Unterhaching – Es war ein gutes Gespräch, das der Präsident und der Spieler nach der Partie in Uerdingen führten. Manfred Schwabl meinte zu Jimmy Müller, der beim 3:1 der SpVgg Unterhaching zwei Treffer erzielt hatte: „Schau, jetzt sind wir doch alle zufrieden.“ Der Offensivmann sagte: „Und Sie, Herr Präsident, hatten mal wieder Recht.“
Um die Tiefe dieses kurzen Dialogs zu entschlüsseln, benötigt man Vorwissen. Es gab nämlich auch einmal ein gar nicht so gutes Gespräch, damals vor einem Spiel, ebenfalls zwischen dem Präsident und dem Spieler. Im Rahmen der letzten Auswärtspartie in der vergangenen Saison in Jena setzte es eine ausgiebige Kopfwäsche. Schwabl erklärte dem 28-Jährigen, dass das erste Jahr in der Dritten Liga eine Bewährungschance für die Hachinger Aufstiegshelden war und dass jegliche Meriten ab sofort nichts mehr
Nach dem Urlaub mit neuen Kampfgewicht – quasi ein Neuzugang
zählten. Der Ton war deftig, bayerisch halt, direkt und ehrlich. „Ich habe ihn gefragt, wie es sein kann, dass er nach 45 Minuten keine Luft mehr hat, wo wir doch sieben Mal die Woche trainieren“, erzählt Schwabl, „ich habe ihm gesagt, dass es für ihn im Leistungssport nicht mehr weitergeht, wenn er da nichts ändert. Dann kann er nur noch Breitensport machen.“ Es sei „eine harte Ansprache“ gewesen, gibt der Präsident zu, auf der Rückfahrt schaute ihn Müller ziemlich komisch und nachdenklich an, wenn überhaupt. „Aber das war mir wurscht“, so Schwabl, „ich dachte mir nur: entweder er kapiert es – oder eben nicht.“
Nach den Sommerferien staunte Schwabl dann nicht schlecht: „Jimmy hatte eine richtige Sportlerfigur, er hat einige Kilo abgenommen, ich wusste: Ah, jetzt wird es interessant.“ Offenbar hatte Müller kapiert, und auch Trainer Claus Schromm attestiert, er sei „fit wie noch nie – das sieht man in jedem Training. Effektiv war Jimmy schon immer, aber jetzt hat er es auch körperlich drauf.“ Zwei Tore nun zum Auftakt im Duell zwischen dem Club mit dem niedrigsten und dem höchsten Etat der Liga, das kann sich sehen lassen. Schwabl: „Er hat die Kritik angenommen, hat nicht auf stur geschalten und erntet jetzt die Früchte – ich ziehe meinen Hut vor ihm. Jimmy ist praktisch wie ein Neuzugang.“ Eigentlich kam er 2016.

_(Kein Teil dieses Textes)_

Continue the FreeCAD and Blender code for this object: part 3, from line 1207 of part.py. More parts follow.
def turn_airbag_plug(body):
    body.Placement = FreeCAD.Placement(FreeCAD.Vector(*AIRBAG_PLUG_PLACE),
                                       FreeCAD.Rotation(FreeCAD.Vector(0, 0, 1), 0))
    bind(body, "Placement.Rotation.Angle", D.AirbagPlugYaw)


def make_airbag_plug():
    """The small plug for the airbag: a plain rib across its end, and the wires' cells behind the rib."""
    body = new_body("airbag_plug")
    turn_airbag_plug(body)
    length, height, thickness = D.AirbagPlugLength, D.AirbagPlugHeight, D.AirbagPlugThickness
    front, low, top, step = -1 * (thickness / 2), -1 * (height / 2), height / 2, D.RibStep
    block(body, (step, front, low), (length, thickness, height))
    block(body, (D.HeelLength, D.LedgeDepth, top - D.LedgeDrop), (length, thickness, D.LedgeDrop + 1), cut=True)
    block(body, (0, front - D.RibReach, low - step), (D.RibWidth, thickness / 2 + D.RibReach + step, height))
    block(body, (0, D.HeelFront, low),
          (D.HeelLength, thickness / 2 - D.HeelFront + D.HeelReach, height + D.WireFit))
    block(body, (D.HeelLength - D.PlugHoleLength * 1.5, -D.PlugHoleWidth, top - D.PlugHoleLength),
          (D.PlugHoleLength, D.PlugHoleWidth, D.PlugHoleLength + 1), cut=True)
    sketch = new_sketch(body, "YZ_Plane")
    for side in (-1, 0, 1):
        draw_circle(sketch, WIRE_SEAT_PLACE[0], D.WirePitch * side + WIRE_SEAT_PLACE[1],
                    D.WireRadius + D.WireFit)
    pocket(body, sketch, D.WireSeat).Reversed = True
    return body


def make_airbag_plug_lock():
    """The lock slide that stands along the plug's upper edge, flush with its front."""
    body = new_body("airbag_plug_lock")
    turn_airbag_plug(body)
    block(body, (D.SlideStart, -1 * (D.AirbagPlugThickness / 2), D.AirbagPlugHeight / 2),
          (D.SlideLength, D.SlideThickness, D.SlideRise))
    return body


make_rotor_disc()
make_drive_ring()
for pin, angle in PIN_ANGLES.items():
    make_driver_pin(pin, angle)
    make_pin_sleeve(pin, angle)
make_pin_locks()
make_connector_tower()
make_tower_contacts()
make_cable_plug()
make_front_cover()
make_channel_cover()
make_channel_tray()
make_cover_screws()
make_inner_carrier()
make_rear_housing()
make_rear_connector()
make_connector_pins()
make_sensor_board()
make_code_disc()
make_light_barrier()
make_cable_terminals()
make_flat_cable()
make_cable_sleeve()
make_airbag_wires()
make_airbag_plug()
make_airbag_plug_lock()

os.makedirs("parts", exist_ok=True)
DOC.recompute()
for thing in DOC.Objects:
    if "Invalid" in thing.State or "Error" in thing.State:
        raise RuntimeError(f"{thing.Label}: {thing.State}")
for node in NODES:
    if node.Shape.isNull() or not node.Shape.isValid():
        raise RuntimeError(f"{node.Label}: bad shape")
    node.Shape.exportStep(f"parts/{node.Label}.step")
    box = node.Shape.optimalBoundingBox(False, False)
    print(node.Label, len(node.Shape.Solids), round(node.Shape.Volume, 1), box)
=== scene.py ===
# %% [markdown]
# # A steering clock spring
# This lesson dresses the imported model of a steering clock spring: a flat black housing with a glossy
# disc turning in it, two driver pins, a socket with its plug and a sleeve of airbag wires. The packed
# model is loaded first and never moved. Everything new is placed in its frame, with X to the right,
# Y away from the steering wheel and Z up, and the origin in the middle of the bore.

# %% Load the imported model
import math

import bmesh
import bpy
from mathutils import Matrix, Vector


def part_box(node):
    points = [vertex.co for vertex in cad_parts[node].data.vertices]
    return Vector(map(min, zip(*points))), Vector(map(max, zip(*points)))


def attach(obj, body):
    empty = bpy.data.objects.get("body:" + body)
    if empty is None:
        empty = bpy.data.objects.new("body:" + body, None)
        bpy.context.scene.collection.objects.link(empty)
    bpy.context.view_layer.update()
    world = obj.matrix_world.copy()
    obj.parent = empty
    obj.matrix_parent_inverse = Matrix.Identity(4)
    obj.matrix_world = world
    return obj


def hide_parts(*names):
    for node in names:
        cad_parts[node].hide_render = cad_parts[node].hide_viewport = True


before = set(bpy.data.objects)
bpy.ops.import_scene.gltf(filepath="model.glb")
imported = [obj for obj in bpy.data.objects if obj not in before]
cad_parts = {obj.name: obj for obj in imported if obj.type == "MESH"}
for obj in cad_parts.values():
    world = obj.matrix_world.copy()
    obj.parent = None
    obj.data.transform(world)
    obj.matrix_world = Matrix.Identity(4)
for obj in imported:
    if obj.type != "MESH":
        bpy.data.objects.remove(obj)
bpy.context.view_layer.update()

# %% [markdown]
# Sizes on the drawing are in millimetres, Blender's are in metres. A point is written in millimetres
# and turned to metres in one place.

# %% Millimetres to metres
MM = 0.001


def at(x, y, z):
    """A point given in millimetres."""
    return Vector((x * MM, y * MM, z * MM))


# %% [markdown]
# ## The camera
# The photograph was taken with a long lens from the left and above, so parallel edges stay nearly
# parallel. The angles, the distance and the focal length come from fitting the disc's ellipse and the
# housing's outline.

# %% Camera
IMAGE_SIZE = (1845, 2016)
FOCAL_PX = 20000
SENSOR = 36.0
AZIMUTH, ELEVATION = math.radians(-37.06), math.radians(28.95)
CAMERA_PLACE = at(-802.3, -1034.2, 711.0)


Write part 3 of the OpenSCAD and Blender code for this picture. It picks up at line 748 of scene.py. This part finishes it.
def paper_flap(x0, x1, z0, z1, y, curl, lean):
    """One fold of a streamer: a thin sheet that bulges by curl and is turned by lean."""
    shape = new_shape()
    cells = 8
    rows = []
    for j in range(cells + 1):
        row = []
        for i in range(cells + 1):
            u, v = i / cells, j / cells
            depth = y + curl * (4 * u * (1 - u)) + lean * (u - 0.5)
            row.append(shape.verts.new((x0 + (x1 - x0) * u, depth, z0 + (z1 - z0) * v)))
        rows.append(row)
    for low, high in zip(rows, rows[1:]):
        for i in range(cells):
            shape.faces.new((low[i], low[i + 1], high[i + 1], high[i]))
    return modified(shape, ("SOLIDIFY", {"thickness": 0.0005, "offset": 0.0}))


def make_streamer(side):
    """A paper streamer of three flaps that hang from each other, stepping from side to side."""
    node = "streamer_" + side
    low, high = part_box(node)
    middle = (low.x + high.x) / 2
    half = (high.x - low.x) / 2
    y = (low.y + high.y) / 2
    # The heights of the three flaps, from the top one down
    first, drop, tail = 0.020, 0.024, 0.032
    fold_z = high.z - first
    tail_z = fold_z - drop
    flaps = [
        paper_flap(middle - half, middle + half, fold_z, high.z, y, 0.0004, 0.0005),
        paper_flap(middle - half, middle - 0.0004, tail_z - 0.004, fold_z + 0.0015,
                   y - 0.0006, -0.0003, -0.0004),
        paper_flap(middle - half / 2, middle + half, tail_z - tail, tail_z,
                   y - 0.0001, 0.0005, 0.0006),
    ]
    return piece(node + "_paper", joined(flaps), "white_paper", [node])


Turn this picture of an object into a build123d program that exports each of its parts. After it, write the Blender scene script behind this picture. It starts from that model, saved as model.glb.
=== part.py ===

Prinzipiell ist es immer ratsam, Müller im Kader zu haben. Aufstiege liegen ihm im Blut: 2012 erreichte er mit Regensburg die Zweite Liga, vier Jahre später schaffte er das Gleiche mit Dynamo Dresden. „Er hat Aufstiege in den Genen“, sagte Schwabl bei seiner Verpflichtung, tatsächlich wurde Müller der Fußball insgesamt in die Wiege gelegt: Sein Papa Bernd kickte früher für die Amateure des FC Bayern und von 1989 bis 1991 auch schon für die SpVgg Unterhaching in der Zweiten Liga. Opa Heini war sogar noch erfolgreicher; er wurde 1961 mit dem 1. FC Nürnberg Deutscher Meister. „Man kann sagen, dass Jimmy jetzt erstmals in die Fußstapfen seiner Vorfahren getreten ist“, sagt Schwabl, „seitdem er es kapiert hat jedenfalls.“ Der Präsident muss kurz überlegen. „Seit der Sommervorbereitung also. Nein: Seit Jena.“ Schromm lobt ebenfalls die professionelle Reaktion auf die Kopfwäsche: „Dieses Gespräch hat gefruchtet.“
Fit wie nie wird Müller also nun seiner Familiengeschichte gerecht. „Wir hatten uns vor Uerdingen viel vorgenommen und haben dann alles top umgesetzt“, sagte der Offensivmann, „meine zwei Tore waren für mich die Krönung. Ich freue mich jetzt auf das Heimspiel am Samstag.“ Da geht es um 14 Uhr gegen Aalen. Zudem feiert Müller an dem Tag Geburtstag. Vielleicht gibt es diesmal nach dem Spiel ja sogar einen Kuchen statt einer Kopfwäsche.